El islam, que constituye una unidad de civilización, está lejos de formar una unidad política, pero tiene su propia forma de universalidad: la umma, religiosa y política a la vez, y sus principios son incompatibles con los del nuevo orden mundial. Hasta los años 60 y 70, la relación del mundo musulmán con el concierto internacional se había establecido en los términos clásicos de la política entre Estados, lo cual incluía el eventual choque de unos contra otros en función de las respectivas alianzas. Pero, por un lado, los países islámicos comenzaron a vivir un rápido proceso de “revival” religioso-político a partir precisamente de aquella fechas (la primera república islámica moderna, que es la de Pakistán, quedó formalmente proclamada en 1956 y enseguida gozó del apoyo americano) y, por otro, el progresivo desmantelamiento del sistema de la guerra fría dejó a uno de los campos –el pro soviético- sin su mentor.
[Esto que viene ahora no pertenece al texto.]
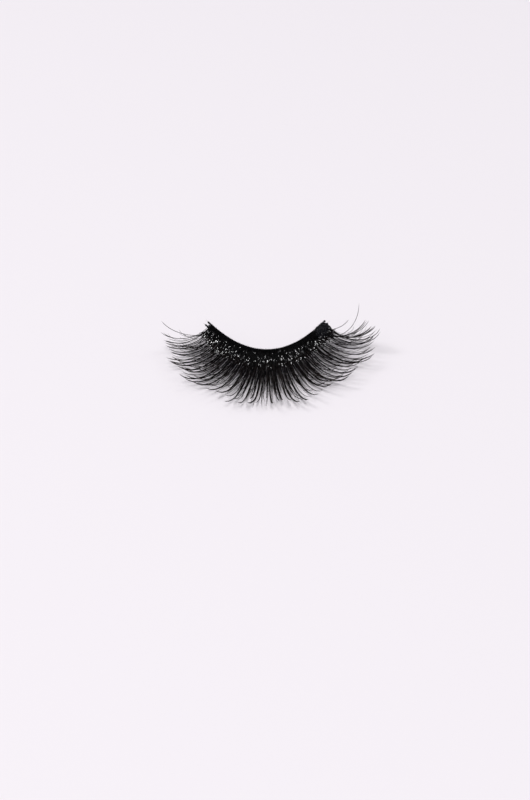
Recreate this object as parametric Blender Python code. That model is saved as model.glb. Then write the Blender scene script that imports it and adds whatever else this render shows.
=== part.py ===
"""False eyelash strip: a curved band with an upper row of long lash locks and a lower row of short ones.

It lies as it does on a table, on the bellies of its lower locks, with the band held level above them.
Metres, +Z up. The lashes point to -Y and curl up, and the concave side of the band, to +Y, is the eye's.
"""

import math

import bmesh
import bpy
import numpy as np

# Lash line: the stretch of the band that carries lashes, a parabola seen from above.
LASH_LINE_CHORD = 0.0226
LASH_LINE_SAG = 0.0081

# Band: a flat strip whose underside is glued to the eyelid, with a bare tab past each end of the lash line.
BAND_WIDTH = 0.0012
BAND_THICKNESS = 0.00045
BAND_EDGE = 0.00012
BAND_PITCH = 33.0
LEFT_TAB = 0.0015
RIGHT_TAB = 0.001
BAND_SEGMENTS = 33

# Air between two pieces that lie against each other.
PIECE_GAP = 0.0002

# Upper row: its knots lie on the band, and its locks leave from their front.
UPPER_LOCKS = 37
UPPER_LENGTH = 0.0150
UPPER_ROOT_DEPTH = 0.0015
UPPER_ROOT_THICKNESS = 0.00042
UPPER_KNOT_RISE = 0.00013
UPPER_PITCH = 31.0

# Lower row: its roots lie in front of the band. Each lock leaves just steeply enough for its belly to
# reach the same depth under the lash line, so that the strip stands level on them.
LOWER_LOCKS = 29
LOWER_LENGTH = 0.0096
LOWER_ROOT_DEPTH = 0.0006
LOWER_ROOT_THICKNESS = 0.0004
LOWER_KNOT_RISE = 0.0
LOWER_BELLY = 0.00335
STEEPEST_PITCH = 75.0
PITCH_HALVINGS = 20

# Locks: each one is an oval spike that thins to its tip.
LOCK_FILL = 0.92
LOCK_TAPER = 0.75
LOCK_TIP_SHARE = 0.10
FIRST_CORNER = 225.0
CURL_DELAY = 1.6
STEPS_BETWEEN_RINGS = 4
UPPER_RINGS = 6
LOWER_RINGS = 5

# How the locks change along the lash line, from its left end (-1) to its right end (+1).
# position, length as a share of the row's longest, then in degrees: lean at the root and sweep from root
# to tip, both to the right, the upper row's extra pitch down at the root, and curl up from root to tip
ALONG_COLUMNS = ("position", "length", "lean", "sweep", "pitch", "curl")
ALONG_THE_LINE = (
    (-1.00, 0.67, -13.0, -12.0, 3.0, 99.0),
    (-0.69, 0.85, -12.5, -12.0, 1.0, 80.0),
    (-0.43, 0.94, -10.0, -10.0, 0.0, 75.0),
    (0.00, 1.00, 0.0, 0.0, 0.0, 63.0),
    (0.43, 0.95, 6.0, 10.0, 0.0, 77.0),
    (0.69, 0.97, 9.5, 12.0, 0.0, 88.0),
    (1.00, 0.88, 16.0, 12.0, 1.0, 120.0),
)

# How one lock differs from its neighbours; the rows are used in turn.
# length as a share, lean (degrees), extra curl (degrees)
LOCK_COLUMNS = ("length", "lean", "curl")
LOCK_PATTERN = (
    (1.00, 0.0, 0.0),
    (0.95, 1.6, 5.0),
    (0.98, -1.2, -2.0),
    (0.92, 0.8, 3.0),
    (0.97, -1.8, 1.0),
)

# Edges that turn by more than this, in degrees, are shaded sharp.
SHARP_EDGE = 50.0

BAND_COLOUR = (0.010, 0.010, 0.012, 1.0)
UPPER_COLOUR = (0.006, 0.006, 0.007, 1.0)
LOWER_COLOUR = (0.012, 0.010, 0.010, 1.0)
BAND_ROUGHNESS = 0.55
LASH_ROUGHNESS = 0.35

UP = np.array([0.0, 0.0, 1.0])


def unit(vector):
    return vector / np.linalg.norm(vector)


def line_shape(x_share):
    """The lash line's point at a share of the half chord, from -1 to 1, at height 0."""
    return np.array(
        [x_share * LASH_LINE_CHORD / 2, -LASH_LINE_SAG * (1 - x_share**2), 0.0]
    )


def even_positions(samples=400):
    """Positions measured along the lash line, from -1 to 1, and the share of the half chord at each."""
    x_shares = np.linspace(-1, 1, samples + 1)
    points = np.array([line_shape(x) for x in x_shares])
    run = np.concatenate([[0], np.cumsum(np.linalg.norm(np.diff(points, axis=0), axis=1))])
    return 2 * run / run[-1] - 1, x_shares


POSITIONS, X_SHARES = even_positions()


def root_frame(position, beyond=0.0):
    """Origin, along, forward and up at a position on the lash line, or straight on past its end."""
    x_share = float(np.interp(position, POSITIONS, X_SHARES))
    along = unit(np.array([LASH_LINE_CHORD / 2, 2 * LASH_LINE_SAG * x_share, 0.0]))
    outward = np.array([along[1], -along[0], 0.0])
    pitch = math.radians(BAND_PITCH)
    forward = outward * math.cos(pitch) - UP * math.sin(pitch)
    up = outward * math.sin(pitch) + UP * math.cos(pitch)
    return line_shape(x_share) + along * beyond, along, forward, up


def place(position, ahead, above, beyond=0.0):
    """A point ahead of the lash line, towards the tips, and above the glue face."""
    origin, _, forward, up = root_frame(position, beyond)
    return origin + forward * ahead + up * above


def along_the_line(position, column):
    rows = np.array(ALONG_THE_LINE)
    return float(np.interp(position, rows[:, 0], rows[:, ALONG_COLUMNS.index(column)]))


def lock_setting(index, column):
    """Every second row of the pattern in turn, so that like locks lie well apart."""
    return LOCK_PATTERN[2 * index % len(LOCK_PATTERN)][LOCK_COLUMNS.index(column)]


def lock_rings(start, position, index, length, down, rings):
    """Centre and direction of each ring of one lock, which leaves its root at an angle down and curls up."""
    _, along, _, _ = root_frame(position)
    lean = along_the_line(position, "lean") + lock_setting(index, "lean")
    sweep = along_the_line(position, "sweep")
    heading = math.atan2(-along[0], along[1]) + math.radians(lean)
    curl = along_the_line(position, "curl") + lock_setting(index, "curl")
    steps = rings * STEPS_BETWEEN_RINGS
    point = start.copy()
    found = []
    for step in range(steps):
        share = (step + 0.5) / steps
        rise = math.radians(curl * share**CURL_DELAY - down)
        turn = heading + math.radians(sweep) * share
        direction = np.array(
            [math.cos(turn) * math.cos(rise), math.sin(turn) * math.cos(rise), math.sin(rise)]
        )
        point = point + direction * length / steps
        if (step + 1) % STEPS_BETWEEN_RINGS == 0:
            found.append((point, direction))
    return found


def down_to_belly(start, position, index, length, rings):
    """The angle down at which one lower lock's lowest point lies at the belly's depth."""
    shallow, steep = 0.0, STEEPEST_PITCH
    for _ in range(PITCH_HALVINGS):
        down = (shallow + steep) / 2
        path = lock_rings(start, position, index, length, down, rings)
        if min(centre[2] for centre, _ in path) > -LOWER_BELLY:
            shallow = down
        else:
            steep = down
    return down


def lock_ring(centre, direction, half_width, half_depth, corners):
    """Points of one oval ring, in the order of the root's corners, which starts low on the left."""
    side = unit(np.cross(UP, direction))
    top = np.cross(direction, side)
    first = math.radians(FIRST_CORNER)
    points = []
    for corner in range(corners):
        angle = first + 2 * math.pi * corner / corners
        points.append(
            centre + side * half_width * math.cos(angle) + top * half_depth * math.sin(angle)
        )
    return points


def bridge(bm, ring, next_ring):
    for i in range(len(ring)):
        j = (i + 1) % len(ring)
        bm.faces.new((ring[i], ring[j], next_ring[j], next_ring[i]))


def add_lock(bm, root, rings, half_width, half_depth):
    """Draws one lock out of the open cell that the root's corners bound."""
    ring = root
    for number, (centre, direction) in enumerate(rings[:-1], start=1):
        left = 1 - number / len(rings)
        size = LOCK_TIP_SHARE + (1 - LOCK_TIP_SHARE) * left**LOCK_TAPER
        points = lock_ring(centre, direction, half_width * size, half_depth * size, len(root))
        next_ring = [bm.verts.new(point) for point in points]
        bridge(bm, ring, next_ring)
        ring = next_ring
    tip = bm.verts.new(rings[-1][0])
    for i in range(len(ring)):
        bm.faces.new((ring[i], ring[(i + 1) % len(ring)], tip))


def new_object(name, bm, colour, roughness):
    bmesh.ops.recalc_face_normals(bm, faces=bm.faces)
    mesh = bpy.data.meshes.new(name)
    bm.to_mesh(mesh)
    bm.free()
    mesh.shade_smooth()
    mesh.set_sharp_from_angle(angle=math.radians(SHARP_EDGE))
    material = bpy.data.materials.new(name)
    material.use_nodes = True
    shader = material.node_tree.nodes["Principled BSDF"]
    shader.inputs["Base Color"].default_value = colour
    shader.inputs["Roughness"].default_value = roughness
    mesh.materials.append(material)
    obj = bpy.data.objects.new(name, mesh)
    bpy.context.scene.collection.objects.link(obj)
    return obj


def build_band():
    """The glue strip, with its upper edges eased, drawn along the lash line and out into both tabs."""
    section = (
        (0.0, 0.0),
        (BAND_WIDTH, 0.0),
        (BAND_WIDTH, BAND_THICKNESS - BAND_EDGE),
        (BAND_WIDTH - BAND_EDGE, BAND_THICKNESS),
        (BAND_EDGE, BAND_THICKNESS),
        (0.0, BAND_THICKNESS - BAND_EDGE),
    )
    stations = [(position, 0.0) for position in np.linspace(-1, 1, BAND_SEGMENTS + 1)]
    stations = [(-1.0, -LEFT_TAB), *stations, (1.0, RIGHT_TAB)]
    bm = bmesh.new()
    rings = [
        [bm.verts.new(place(position, ahead, above, beyond)) for ahead, above in section]
        for position, beyond in stations
    ]
    for ring, next_ring in zip(rings, rings[1:]):
        bridge(bm, ring, next_ring)
    bm.faces.new(rings[0])
    bm.faces.new(rings[-1])
    return new_object("band", bm, BAND_COLOUR, BAND_ROUGHNESS)


def build_row(name, locks, rings, length, stands, back, depth, base, thickness, knot_rise, colour):
    """One row of locks on its root strip. The strip runs from back to back + depth ahead of the lash line."""
    front, crown, middle = back + depth, base + thickness, base + thickness / 2
    bm = bmesh.new()
    columns = []
    for position in np.linspace(-1, 1, 2 * locks + 1):
        between_locks = len(columns) % 2 == 0
        rise = 0.0 if between_locks else knot_rise
        corners = {
            "back_low": (back, base),
            "back_high": (back, crown + rise),
            "front_high": (front, crown + rise),
            "front_low": (front, base),
        }
        if between_locks:
            corners["front_middle"] = (front, middle)
        columns.append(
            {key: bm.verts.new(place(position, *spot)) for key, spot in corners.items()}
        )
    for here, there in zip(columns, columns[1:]):
        for low, high in (
            ("front_low", "back_low"),
            ("back_low", "back_high"),
            ("back_high", "front_high"),
        ):
            bm.faces.new((here[low], here[high], there[high], there[low]))
    for end in (columns[0], columns[-1]):
        order = ("back_low", "back_high", "front_high", "front_middle", "front_low")
        bm.faces.new([end[key] for key in order])
    for index in range(locks):
        left, centre, right = columns[2 * index : 2 * index + 3]
        root = [
            left["front_low"],
            centre["front_low"],
            right["front_low"],
            right["front_middle"],
            right["front_high"],
            centre["front_high"],
            left["front_high"],
            left["front_middle"],
        ]
        position = (2 * index + 1) / locks - 1
        start = place(position, front, middle)
        cell = np.linalg.norm(np.array(right["front_low"].co - left["front_low"].co))
        own_length = length * along_the_line(position, "length") * lock_setting(index, "length")
        if stands:
            down = down_to_belly(start, position, index, own_length, rings)
        else:
            down = UPPER_PITCH + along_the_line(position, "pitch")
        path = lock_rings(start, position, index, own_length, down, rings)
        add_lock(bm, root, path, LOCK_FILL * cell / 2, LOCK_FILL * thickness / 2)
    return new_object(name, bm, colour, LASH_ROUGHNESS)


def stand_on_floor(pieces):
    """Moves the strip, as one, so that it rests on height 0 with its box centred on the origin."""
    corners = np.array([vertex.co for piece in pieces for vertex in piece.data.vertices])
    low, high = corners.min(axis=0), corners.max(axis=0)
    strip = bpy.data.objects.new("eyelash_strip", None)
    bpy.context.scene.collection.objects.link(strip)
    strip.location = (-(low[0] + high[0]) / 2, -(low[1] + high[1]) / 2, -low[2])
    for piece in pieces:
        piece.parent = strip


def main():
    for obj in list(bpy.data.objects):
        bpy.data.objects.remove(obj)
    band = build_band()
    upper = build_row(
        "upper_lashes",
        locks=UPPER_LOCKS,
        rings=UPPER_RINGS,
        length=UPPER_LENGTH,
        stands=False,
        back=0.0,
        depth=UPPER_ROOT_DEPTH,
        base=BAND_THICKNESS + PIECE_GAP,
        thickness=UPPER_ROOT_THICKNESS,
        knot_rise=UPPER_KNOT_RISE,
        colour=UPPER_COLOUR,
    )
    lower = build_row(
        "lower_lashes",
        locks=LOWER_LOCKS,
        rings=LOWER_RINGS,
        length=LOWER_LENGTH,
        stands=True,
        back=BAND_WIDTH + PIECE_GAP,
        depth=LOWER_ROOT_DEPTH,
        base=0.0,
        thickness=LOWER_ROOT_THICKNESS,
        knot_rise=LOWER_KNOT_RISE,
        colour=LOWER_COLOUR,
    )
    stand_on_floor([band, upper, lower])


main()
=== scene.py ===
"""Looks of the false eyelash strip: its fibres, corded band, knots and dried glue, on a pale floor.

Metres, +Z up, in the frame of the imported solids. Angles are in degrees, apart from the few whose names
end in RADIANS.
"""

import math

import bpy
import numpy as np
from mathutils import Matrix, Vector


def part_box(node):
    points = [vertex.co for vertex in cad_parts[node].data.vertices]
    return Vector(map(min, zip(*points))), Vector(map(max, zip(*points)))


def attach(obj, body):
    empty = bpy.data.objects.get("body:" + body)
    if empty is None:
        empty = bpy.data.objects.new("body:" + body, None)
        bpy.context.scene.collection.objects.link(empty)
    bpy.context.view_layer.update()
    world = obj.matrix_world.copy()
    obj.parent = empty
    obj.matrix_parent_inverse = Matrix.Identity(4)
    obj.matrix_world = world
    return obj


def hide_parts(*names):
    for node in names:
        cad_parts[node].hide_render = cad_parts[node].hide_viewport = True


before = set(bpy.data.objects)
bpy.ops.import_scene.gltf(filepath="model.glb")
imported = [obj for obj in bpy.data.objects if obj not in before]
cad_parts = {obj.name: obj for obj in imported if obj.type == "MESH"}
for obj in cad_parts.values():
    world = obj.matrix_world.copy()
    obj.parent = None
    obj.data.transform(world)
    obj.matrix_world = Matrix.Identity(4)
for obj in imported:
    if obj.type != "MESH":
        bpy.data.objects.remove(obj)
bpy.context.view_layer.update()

MM = 0.001
UP = np.array([0.0, 0.0, 1.0])
LEVEL = np.array([1.0, 1.0, 0.0])
NEXT_TO_NOTHING = 1e-9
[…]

A todo ello se sumó la agitación islamista en Egipto, la decidida política salafista de Arabia Saudí, la guerra civil en Afganistán, la revolución chií en Irán, la efervescencia islamista en prácticamente todo el mapa y la progresiva transformación del problema palestino en un frente de yihad. Así el mundo musulmán salió de la fase moderna de la política de Estados para entrar en otra, muchísimo más compleja, de retorno conflictivo a las fuentes de su identidad.
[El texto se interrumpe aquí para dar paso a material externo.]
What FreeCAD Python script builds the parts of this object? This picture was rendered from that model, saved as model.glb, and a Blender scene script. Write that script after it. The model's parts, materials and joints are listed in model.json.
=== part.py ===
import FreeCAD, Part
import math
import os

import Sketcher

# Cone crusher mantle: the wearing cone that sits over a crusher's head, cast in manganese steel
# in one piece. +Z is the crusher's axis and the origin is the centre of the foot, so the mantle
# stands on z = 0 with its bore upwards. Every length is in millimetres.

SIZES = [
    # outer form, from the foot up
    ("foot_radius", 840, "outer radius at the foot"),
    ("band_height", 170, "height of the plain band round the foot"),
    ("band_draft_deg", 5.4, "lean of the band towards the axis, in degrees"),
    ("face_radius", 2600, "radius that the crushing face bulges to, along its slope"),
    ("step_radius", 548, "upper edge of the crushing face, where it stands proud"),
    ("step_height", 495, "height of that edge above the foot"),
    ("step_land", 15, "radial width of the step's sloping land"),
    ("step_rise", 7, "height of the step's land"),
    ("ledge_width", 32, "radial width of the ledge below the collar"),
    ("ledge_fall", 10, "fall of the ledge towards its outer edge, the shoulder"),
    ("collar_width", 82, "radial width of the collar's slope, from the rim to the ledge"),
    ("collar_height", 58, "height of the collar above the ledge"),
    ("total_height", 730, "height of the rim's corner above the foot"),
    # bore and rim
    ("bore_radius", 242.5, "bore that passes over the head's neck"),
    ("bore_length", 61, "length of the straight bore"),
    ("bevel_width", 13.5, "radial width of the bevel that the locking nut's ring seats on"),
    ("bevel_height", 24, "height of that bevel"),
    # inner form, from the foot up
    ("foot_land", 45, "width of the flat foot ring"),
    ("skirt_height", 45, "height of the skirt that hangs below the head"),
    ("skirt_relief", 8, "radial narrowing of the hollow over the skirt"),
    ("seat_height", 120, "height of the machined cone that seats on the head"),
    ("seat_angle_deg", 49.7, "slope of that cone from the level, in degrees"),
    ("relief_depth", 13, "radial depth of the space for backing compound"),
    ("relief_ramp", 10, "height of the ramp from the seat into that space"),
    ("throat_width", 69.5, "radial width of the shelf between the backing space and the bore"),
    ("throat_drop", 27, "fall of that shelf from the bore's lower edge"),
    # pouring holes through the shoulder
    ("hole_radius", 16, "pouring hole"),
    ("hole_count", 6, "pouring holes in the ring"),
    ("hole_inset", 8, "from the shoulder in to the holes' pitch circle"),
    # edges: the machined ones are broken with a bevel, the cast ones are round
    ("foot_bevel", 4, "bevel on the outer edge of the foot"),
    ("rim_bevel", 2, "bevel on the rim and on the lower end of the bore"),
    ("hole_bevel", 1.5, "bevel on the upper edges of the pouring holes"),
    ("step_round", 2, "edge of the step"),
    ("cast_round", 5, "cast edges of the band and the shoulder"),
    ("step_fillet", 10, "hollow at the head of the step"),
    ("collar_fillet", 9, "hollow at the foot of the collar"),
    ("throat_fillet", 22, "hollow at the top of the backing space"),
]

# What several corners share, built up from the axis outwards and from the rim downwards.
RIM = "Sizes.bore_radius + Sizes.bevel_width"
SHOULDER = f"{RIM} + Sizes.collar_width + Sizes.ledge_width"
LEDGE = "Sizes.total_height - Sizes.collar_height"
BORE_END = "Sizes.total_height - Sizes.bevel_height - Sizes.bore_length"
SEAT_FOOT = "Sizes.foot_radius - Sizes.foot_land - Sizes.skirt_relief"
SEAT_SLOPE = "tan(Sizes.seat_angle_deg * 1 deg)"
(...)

Huntington aconsejaba aprovechar las diferencias (políticas, de intereses materiales) entre los Estados musulmanes para impedir que ahí surgiera una resistencia al orden mundial, y así se ha venido haciendo, pero la consecuencia ha sido una exasperación identitaria que ya está fuera de control. Visiblemente, el nuevo orden ha infravalorado el peso de los factores culturales, de civilización, a la hora de dibujar el destino de las naciones. No es sólo el terrorismo yihadista; es que, además, países que a finales del siglo XX parecían firmes aliados de Occidente, como Arabia Saudí o Turquía, buscan ya abiertamente su legitimidad en la herencia islámica, es decir, en la negación absoluta y esencial del proyecto occidental moderno. Sin embargo, las cabezas rectoras en Washington, Londres o Berlín siguen pensando que esas discordias no incomodan al gran proyecto, al revés, pues sólo generan división y, por tanto, son incapaces de crear fuerza alguna. Por eso siguen pensando que el enemigo está en Rusia y en China. “Enemigos existenciales”, los define literalmente la Casa Blanca.
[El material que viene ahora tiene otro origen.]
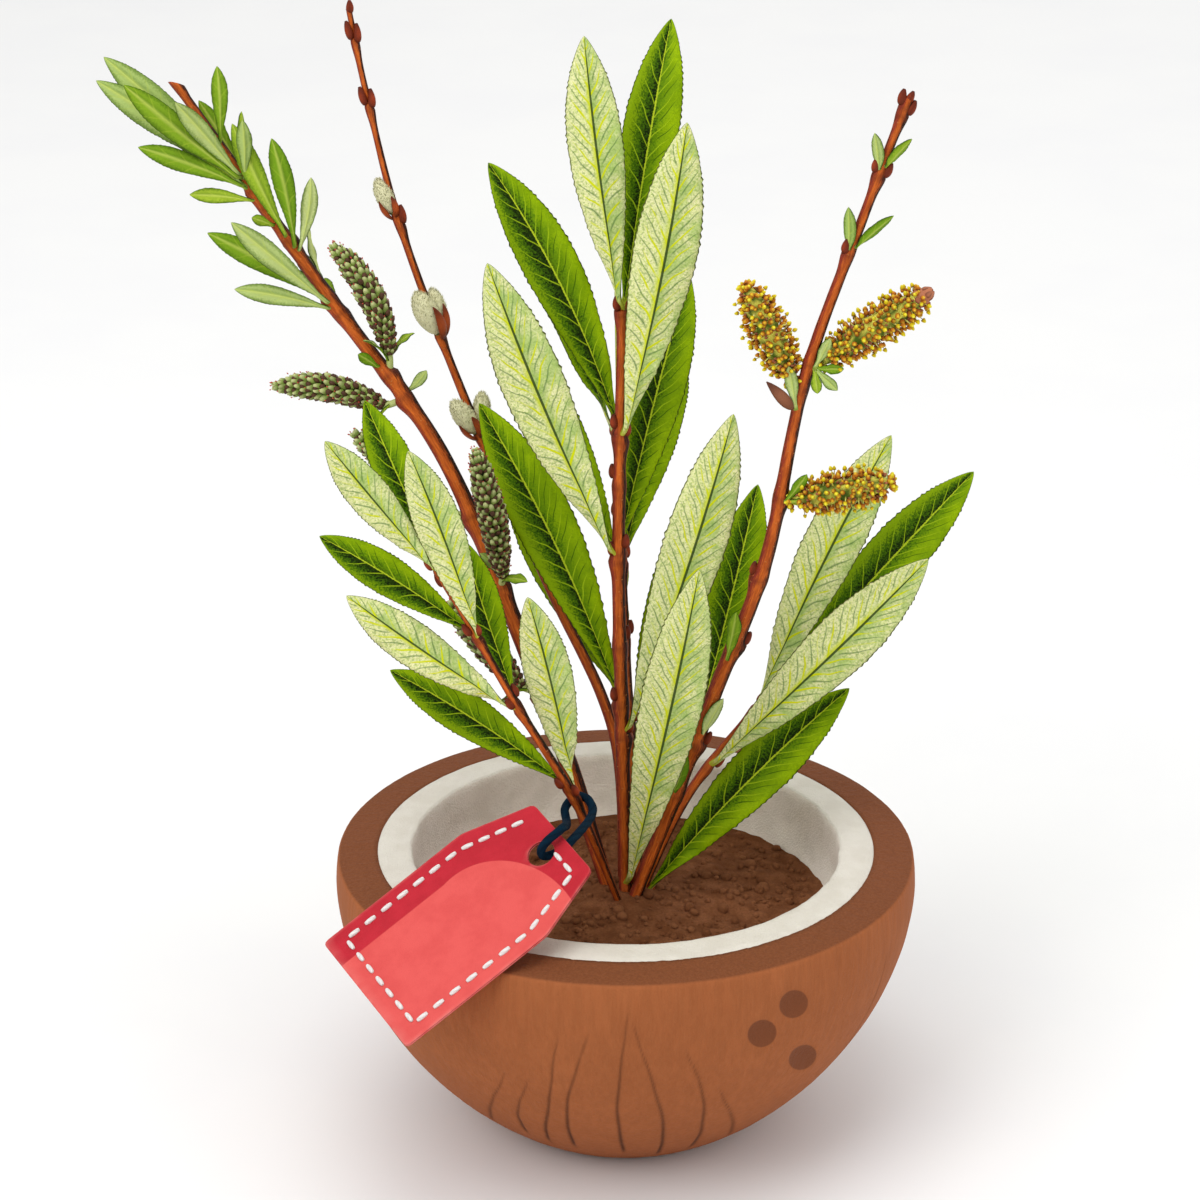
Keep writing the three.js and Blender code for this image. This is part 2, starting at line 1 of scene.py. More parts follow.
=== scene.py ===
# Potted purple willow: leafy shoots and catkin stems in a half coconut shell, with a blank tag.
# Tables and sizes are in millimetres, as in the part's source. Meshes are made in metres.
import bpy
import numpy as np
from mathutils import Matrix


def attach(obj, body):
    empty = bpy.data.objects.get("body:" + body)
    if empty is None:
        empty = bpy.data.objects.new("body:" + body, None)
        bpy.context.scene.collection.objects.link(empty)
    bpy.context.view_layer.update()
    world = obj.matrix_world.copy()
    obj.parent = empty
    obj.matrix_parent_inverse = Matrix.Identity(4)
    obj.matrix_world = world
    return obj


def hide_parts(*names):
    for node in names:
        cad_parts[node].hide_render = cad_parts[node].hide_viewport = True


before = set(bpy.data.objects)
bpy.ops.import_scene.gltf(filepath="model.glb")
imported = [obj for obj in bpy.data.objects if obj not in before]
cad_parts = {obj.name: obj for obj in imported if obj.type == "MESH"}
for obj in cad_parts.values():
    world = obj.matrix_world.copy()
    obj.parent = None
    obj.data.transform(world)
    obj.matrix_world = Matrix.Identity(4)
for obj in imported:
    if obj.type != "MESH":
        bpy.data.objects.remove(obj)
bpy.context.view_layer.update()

MM = 0.001
TAU = 2 * np.pi
# The turn in degrees from one leaf of a twig to the next.
GOLDEN = 137.5

# The plant's and the bowl's sizes, by the part's source. The stems' feet stand a little closer.

BOWL = dict(radius=75.5, widest=68, depth=77, roundness=1.77, rim_radius=75, rim_height=74.7,
            flesh_radius=64.5, mouth_radius=55.5, husk_bottom=10, flesh_bottom=19)
EYES = dict(radius=3.8, depth=1.3, look=23, places=[(33.5, 63), (27, 56.5), (40, 42.5)])
SOIL = dict(edge=58.6, middle=61)
# How far apart the solids stand.
SEAT = 0.3
LABEL = dict(length=63, width=43, end_width=28.5, shoulder=19, thickness=1, hole=3.6, hole_inset=6.8,
             bearing=38, slope=35, turn=24, up_slope=11.7)
TIE = dict(radius=1.1, shoot_place=42)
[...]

Sea como fuere, dos campos han quedado dibujados con claridad: uno, el del nuevo orden del mundo, el de la “gobernanza global”, extendiéndose a través de los grandes océanos (la “libertad de los mares”, como siempre quiso Washington); el otro, el de dos colosos continentales que, por decirlo así, van quedando aislados entre un rosario de bases militares de los Estados Unidos y sus aliados. La respuesta sino-rusa, la Organización de Shanghai, creada en 1996 y revitalizada veinte años después, carece de la densidad comercial e industrial suficiente para sustituir a la cooperación con Europa, seriamente alterada después de las sanciones que, por mano americana, impuso la Unión Europea a Moscú. Los mandatarios de la UE, por cierto, han visitado China en julio de 2016 y han presionado a Pekín para que abra mercados, vale decir para que se someta a la “gobernanza global”. Es otra puñalada a Moscú. Dicen los clásicos que la I Guerra Mundial comenzó porque Alemania cometió el inmenso error diplomático de hacer que Rusia se echara en brazos de Francia. Hoy hemos visto cómo Europa ha provocado que Rusia se eche en brazos de China. No es alentador.